▶ WHAT IS NEEDED: Only one portion of the data is to be written out: from the line bearing "CREAM, new THREE.Matrix4()));" through the line bearing "obj.matrix_world = Matrix.Identity(4)". Write it exactly as it appears.

▶ Items from a data source:
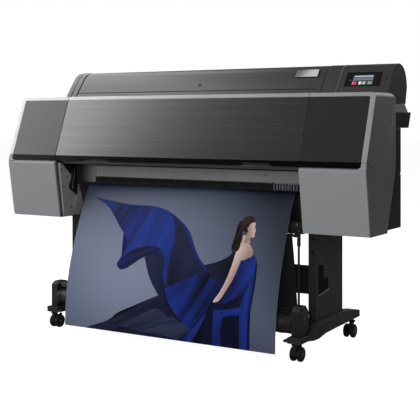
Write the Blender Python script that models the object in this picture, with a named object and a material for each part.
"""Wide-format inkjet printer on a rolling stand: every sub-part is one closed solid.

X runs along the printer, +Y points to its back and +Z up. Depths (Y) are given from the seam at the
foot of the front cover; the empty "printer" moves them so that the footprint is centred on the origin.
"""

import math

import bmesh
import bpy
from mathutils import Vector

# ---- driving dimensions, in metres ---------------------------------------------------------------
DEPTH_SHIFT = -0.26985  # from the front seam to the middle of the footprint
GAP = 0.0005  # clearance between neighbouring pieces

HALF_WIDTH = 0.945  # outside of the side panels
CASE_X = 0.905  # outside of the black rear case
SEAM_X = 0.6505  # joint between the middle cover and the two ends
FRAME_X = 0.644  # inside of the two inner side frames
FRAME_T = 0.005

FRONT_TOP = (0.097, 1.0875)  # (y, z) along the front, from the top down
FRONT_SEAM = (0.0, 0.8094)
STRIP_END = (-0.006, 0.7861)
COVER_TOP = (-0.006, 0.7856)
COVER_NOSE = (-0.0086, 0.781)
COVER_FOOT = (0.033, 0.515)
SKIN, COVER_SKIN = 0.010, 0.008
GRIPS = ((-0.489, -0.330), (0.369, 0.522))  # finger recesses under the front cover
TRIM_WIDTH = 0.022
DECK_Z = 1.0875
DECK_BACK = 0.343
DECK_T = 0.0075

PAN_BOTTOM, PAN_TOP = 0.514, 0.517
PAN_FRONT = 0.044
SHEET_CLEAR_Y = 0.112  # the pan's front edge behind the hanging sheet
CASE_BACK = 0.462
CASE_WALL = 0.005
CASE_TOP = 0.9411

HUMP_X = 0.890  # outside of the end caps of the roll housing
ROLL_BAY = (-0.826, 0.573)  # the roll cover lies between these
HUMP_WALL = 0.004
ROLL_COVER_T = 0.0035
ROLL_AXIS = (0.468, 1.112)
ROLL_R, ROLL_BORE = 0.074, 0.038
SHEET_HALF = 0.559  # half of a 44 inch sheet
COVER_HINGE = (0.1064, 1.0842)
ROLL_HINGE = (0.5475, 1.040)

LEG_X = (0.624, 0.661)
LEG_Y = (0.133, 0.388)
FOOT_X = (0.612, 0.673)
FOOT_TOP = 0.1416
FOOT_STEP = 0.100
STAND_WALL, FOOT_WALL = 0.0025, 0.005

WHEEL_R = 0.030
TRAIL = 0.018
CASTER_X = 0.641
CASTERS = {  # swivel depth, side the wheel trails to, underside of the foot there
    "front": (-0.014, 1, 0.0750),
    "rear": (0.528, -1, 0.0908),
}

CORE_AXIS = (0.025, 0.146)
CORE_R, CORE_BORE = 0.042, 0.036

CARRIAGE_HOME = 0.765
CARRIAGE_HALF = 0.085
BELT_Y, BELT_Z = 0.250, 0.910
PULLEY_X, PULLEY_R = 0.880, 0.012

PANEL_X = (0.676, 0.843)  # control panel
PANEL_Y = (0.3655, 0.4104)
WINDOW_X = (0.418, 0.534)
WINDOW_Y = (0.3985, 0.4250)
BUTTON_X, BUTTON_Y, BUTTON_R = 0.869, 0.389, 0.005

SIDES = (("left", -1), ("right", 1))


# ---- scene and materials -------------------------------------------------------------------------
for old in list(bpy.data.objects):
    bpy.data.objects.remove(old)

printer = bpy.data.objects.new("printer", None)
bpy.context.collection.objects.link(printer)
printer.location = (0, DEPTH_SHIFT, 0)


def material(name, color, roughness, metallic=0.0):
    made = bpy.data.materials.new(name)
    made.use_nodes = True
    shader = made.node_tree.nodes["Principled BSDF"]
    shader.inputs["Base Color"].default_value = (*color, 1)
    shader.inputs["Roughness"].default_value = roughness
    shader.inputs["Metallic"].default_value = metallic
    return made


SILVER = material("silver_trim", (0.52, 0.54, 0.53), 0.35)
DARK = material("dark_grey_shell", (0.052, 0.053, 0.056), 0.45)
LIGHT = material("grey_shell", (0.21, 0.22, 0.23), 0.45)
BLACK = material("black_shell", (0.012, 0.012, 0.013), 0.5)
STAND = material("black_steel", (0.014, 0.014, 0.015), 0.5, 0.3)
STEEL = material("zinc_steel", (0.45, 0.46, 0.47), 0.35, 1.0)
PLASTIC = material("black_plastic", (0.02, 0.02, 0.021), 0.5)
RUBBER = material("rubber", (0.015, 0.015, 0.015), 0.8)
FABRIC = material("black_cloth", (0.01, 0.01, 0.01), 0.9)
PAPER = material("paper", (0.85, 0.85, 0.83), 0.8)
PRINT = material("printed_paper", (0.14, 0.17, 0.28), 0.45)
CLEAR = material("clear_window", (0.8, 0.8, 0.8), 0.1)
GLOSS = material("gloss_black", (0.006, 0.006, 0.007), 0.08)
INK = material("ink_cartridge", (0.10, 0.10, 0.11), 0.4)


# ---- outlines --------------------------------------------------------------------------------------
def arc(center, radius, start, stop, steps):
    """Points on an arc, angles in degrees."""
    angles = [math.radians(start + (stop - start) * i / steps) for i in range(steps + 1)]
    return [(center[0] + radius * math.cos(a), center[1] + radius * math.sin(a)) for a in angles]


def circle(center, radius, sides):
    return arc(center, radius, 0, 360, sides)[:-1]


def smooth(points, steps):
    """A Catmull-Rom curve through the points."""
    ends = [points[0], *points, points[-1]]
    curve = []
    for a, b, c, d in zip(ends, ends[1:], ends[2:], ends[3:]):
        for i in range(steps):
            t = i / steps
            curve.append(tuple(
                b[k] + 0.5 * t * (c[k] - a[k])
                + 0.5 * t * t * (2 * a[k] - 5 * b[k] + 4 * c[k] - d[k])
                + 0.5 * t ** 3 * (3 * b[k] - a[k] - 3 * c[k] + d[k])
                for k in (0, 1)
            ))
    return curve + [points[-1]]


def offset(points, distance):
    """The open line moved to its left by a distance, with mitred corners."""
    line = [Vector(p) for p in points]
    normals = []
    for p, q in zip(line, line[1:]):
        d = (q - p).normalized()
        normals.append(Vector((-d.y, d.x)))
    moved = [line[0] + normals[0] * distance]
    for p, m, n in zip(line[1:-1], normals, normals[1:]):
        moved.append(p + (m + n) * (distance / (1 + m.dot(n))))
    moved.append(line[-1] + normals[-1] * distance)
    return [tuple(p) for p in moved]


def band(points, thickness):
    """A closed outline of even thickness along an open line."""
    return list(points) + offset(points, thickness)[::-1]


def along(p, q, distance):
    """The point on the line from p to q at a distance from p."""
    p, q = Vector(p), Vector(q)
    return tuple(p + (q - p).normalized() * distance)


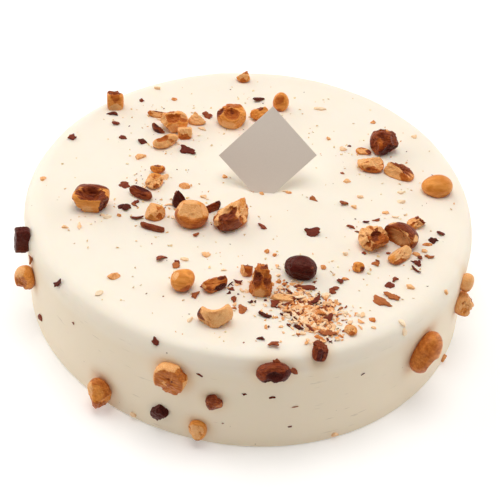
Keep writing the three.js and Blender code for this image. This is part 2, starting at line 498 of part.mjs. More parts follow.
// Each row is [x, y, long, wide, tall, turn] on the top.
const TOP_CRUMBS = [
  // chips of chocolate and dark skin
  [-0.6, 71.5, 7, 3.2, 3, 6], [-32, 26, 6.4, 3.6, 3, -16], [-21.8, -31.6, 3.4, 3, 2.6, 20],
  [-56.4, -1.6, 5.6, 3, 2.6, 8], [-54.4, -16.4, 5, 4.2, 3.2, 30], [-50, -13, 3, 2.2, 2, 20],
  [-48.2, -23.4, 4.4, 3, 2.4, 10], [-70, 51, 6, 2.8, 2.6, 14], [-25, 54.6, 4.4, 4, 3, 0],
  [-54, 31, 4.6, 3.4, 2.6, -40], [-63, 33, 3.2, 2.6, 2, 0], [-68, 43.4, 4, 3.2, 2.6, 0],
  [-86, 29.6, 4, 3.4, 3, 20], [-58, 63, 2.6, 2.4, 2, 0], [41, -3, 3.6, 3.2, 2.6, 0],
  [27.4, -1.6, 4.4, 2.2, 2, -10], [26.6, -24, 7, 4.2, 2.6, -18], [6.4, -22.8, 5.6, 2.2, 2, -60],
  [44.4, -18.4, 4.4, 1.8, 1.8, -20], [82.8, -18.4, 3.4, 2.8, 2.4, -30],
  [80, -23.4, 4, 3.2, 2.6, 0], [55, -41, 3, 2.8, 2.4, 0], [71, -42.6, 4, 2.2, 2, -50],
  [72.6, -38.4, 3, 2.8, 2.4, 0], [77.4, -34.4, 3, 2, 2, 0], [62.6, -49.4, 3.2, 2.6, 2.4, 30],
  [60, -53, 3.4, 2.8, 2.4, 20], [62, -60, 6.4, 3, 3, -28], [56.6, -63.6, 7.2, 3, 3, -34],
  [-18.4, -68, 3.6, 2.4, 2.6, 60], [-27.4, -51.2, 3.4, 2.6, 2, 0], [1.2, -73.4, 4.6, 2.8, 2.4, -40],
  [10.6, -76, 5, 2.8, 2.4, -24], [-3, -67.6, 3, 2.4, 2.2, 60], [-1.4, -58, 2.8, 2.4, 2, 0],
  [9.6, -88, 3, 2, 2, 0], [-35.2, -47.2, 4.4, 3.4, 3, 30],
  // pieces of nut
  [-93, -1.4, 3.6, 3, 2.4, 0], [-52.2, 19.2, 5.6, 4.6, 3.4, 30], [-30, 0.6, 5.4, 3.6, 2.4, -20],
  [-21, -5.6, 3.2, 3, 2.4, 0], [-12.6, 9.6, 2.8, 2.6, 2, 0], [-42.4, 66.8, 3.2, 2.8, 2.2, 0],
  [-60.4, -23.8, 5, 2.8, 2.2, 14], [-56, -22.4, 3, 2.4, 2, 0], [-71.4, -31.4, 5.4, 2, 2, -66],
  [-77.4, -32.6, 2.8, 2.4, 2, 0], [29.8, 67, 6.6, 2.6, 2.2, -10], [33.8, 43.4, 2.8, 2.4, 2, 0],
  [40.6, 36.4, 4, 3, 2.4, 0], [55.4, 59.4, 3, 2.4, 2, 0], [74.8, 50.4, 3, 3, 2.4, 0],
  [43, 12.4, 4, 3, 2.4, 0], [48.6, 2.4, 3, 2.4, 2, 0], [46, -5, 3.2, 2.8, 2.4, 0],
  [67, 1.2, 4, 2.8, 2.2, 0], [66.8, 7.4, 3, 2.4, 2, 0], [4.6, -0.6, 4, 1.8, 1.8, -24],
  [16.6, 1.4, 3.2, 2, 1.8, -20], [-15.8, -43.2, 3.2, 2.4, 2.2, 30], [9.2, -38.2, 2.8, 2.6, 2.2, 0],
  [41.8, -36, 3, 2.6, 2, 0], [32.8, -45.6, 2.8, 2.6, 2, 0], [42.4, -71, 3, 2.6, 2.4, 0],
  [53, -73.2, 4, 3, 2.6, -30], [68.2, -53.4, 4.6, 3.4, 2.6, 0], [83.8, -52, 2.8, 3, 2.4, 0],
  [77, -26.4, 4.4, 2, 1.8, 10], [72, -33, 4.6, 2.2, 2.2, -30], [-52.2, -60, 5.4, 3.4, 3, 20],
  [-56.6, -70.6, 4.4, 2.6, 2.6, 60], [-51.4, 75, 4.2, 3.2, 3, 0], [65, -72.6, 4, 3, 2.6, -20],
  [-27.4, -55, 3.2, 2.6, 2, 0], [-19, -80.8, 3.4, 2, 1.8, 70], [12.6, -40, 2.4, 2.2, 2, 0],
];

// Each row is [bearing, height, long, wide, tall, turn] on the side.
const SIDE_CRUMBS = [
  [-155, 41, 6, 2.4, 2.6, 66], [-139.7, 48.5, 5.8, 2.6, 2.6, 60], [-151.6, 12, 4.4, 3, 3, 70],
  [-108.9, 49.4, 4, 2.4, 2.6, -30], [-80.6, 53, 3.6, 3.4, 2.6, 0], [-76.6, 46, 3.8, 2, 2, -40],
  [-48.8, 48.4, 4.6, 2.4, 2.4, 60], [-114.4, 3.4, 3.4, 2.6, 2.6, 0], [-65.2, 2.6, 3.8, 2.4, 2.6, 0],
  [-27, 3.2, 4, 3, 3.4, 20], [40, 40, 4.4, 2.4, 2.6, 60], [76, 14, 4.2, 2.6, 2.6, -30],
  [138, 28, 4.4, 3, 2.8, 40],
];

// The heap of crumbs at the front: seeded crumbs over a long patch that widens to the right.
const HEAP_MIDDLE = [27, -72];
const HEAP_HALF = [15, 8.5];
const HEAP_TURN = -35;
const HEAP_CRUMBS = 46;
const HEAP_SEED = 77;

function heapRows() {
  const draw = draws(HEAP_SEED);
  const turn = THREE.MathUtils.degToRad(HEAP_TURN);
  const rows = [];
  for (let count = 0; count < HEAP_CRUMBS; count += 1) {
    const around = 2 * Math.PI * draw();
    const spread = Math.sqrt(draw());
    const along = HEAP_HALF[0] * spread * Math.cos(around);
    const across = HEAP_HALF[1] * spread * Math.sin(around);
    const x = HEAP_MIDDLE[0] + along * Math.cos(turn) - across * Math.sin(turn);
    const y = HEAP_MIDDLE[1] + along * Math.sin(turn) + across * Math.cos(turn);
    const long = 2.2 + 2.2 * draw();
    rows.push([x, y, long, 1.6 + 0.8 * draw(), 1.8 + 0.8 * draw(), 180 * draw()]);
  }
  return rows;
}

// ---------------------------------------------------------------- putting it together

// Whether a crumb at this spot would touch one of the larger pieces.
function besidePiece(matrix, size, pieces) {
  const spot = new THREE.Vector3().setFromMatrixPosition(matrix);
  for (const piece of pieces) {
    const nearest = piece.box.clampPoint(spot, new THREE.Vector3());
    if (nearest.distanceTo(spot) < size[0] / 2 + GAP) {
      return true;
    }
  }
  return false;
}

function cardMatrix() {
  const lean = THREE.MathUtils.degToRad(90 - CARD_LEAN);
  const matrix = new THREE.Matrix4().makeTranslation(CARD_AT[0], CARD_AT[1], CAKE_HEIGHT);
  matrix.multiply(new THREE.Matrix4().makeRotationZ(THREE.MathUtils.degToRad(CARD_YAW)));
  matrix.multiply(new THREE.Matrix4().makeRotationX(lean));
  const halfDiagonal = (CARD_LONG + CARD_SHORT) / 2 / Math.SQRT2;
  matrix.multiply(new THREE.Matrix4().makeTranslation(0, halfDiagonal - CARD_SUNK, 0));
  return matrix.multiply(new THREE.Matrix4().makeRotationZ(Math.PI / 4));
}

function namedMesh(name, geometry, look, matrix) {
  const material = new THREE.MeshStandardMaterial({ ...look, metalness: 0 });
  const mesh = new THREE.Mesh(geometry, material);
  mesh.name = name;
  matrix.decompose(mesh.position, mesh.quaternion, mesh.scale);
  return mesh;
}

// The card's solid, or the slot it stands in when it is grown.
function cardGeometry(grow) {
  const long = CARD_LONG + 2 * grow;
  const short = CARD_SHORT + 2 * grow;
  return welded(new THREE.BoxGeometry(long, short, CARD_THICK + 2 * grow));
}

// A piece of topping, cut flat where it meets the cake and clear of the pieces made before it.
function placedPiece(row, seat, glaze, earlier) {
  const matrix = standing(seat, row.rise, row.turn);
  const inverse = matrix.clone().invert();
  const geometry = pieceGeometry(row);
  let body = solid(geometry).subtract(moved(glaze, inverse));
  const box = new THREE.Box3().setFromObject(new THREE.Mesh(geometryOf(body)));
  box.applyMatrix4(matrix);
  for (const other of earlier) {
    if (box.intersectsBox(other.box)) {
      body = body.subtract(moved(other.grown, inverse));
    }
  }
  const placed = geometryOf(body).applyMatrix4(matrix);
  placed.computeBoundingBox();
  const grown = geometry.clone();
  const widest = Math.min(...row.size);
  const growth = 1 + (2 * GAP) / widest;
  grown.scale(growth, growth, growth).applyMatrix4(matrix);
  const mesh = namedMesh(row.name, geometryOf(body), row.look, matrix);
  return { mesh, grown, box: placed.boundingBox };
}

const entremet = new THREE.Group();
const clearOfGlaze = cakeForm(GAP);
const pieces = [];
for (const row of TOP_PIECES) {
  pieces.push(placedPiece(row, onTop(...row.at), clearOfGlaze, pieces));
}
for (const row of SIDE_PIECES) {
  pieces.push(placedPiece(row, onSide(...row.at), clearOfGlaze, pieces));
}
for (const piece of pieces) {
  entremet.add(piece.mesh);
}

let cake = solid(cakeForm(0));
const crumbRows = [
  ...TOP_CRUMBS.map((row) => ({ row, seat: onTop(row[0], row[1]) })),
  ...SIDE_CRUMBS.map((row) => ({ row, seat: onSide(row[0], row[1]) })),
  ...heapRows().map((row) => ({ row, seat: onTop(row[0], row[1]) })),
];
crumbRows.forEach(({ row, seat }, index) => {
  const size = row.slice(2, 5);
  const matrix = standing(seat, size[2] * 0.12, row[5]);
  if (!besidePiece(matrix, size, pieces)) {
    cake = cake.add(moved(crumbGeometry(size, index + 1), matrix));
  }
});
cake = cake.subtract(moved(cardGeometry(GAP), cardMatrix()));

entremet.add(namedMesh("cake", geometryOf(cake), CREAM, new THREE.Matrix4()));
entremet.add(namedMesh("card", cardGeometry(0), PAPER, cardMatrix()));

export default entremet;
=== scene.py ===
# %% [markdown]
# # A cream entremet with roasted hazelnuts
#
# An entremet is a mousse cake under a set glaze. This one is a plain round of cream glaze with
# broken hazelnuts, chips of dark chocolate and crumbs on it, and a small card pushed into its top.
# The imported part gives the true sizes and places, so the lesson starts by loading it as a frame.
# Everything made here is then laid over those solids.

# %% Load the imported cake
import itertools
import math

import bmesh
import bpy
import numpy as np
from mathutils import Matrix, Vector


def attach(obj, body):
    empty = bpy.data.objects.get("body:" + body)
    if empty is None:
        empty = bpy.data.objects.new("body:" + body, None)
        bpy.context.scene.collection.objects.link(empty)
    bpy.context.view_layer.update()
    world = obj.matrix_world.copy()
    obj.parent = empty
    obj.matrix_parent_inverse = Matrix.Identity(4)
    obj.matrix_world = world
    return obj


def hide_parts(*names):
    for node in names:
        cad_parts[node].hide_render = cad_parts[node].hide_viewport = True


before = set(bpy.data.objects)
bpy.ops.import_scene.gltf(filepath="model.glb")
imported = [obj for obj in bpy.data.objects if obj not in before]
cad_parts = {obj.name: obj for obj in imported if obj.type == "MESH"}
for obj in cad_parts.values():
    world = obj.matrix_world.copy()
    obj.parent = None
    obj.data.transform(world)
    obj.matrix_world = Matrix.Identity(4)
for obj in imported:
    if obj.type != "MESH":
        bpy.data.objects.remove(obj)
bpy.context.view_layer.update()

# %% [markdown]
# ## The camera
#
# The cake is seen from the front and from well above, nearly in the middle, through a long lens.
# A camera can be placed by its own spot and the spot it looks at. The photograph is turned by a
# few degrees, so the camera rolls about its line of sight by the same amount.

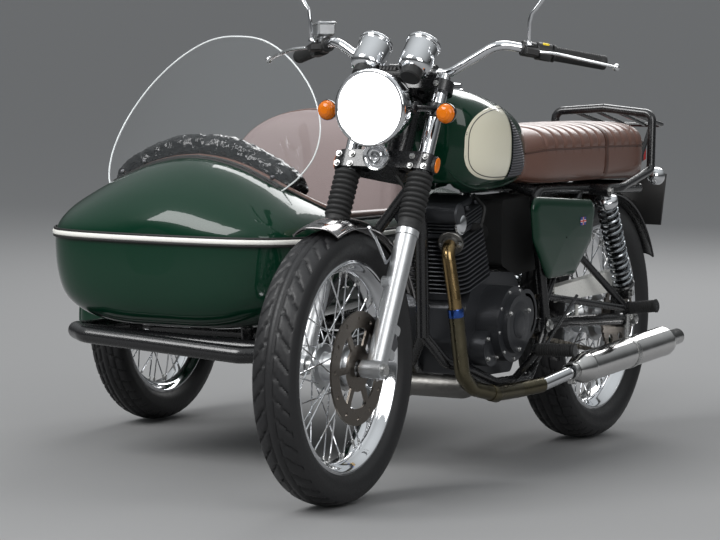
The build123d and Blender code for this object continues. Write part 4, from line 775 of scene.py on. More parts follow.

▶ EXERCISE RESPONSE:
entremet.add(namedMesh("cake", geometryOf(cake), CREAM, new THREE.Matrix4()));
entremet.add(namedMesh("card", cardGeometry(0), PAPER, cardMatrix()));

export default entremet;
=== scene.py ===
# %% [markdown]
# # A cream entremet with roasted hazelnuts
#
# An entremet is a mousse cake under a set glaze. This one is a plain round of cream glaze with
# broken hazelnuts, chips of dark chocolate and crumbs on it, and a small card pushed into its top.
# The imported part gives the true sizes and places, so the lesson starts by loading it as a frame.
# Everything made here is then laid over those solids.

# %% Load the imported cake
import itertools
import math

import bmesh
import bpy
import numpy as np
from mathutils import Matrix, Vector


def attach(obj, body):
    empty = bpy.data.objects.get("body:" + body)
    if empty is None:
        empty = bpy.data.objects.new("body:" + body, None)
        bpy.context.scene.collection.objects.link(empty)
    bpy.context.view_layer.update()
    world = obj.matrix_world.copy()
    obj.parent = empty
    obj.matrix_parent_inverse = Matrix.Identity(4)
    obj.matrix_world = world
    return obj


def hide_parts(*names):
    for node in names:
        cad_parts[node].hide_render = cad_parts[node].hide_viewport = True


before = set(bpy.data.objects)
bpy.ops.import_scene.gltf(filepath="model.glb")
imported = [obj for obj in bpy.data.objects if obj not in before]
cad_parts = {obj.name: obj for obj in imported if obj.type == "MESH"}
for obj in cad_parts.values():
    world = obj.matrix_world.copy()
    obj.parent = None
    obj.data.transform(world)
    obj.matrix_world = Matrix.Identity(4)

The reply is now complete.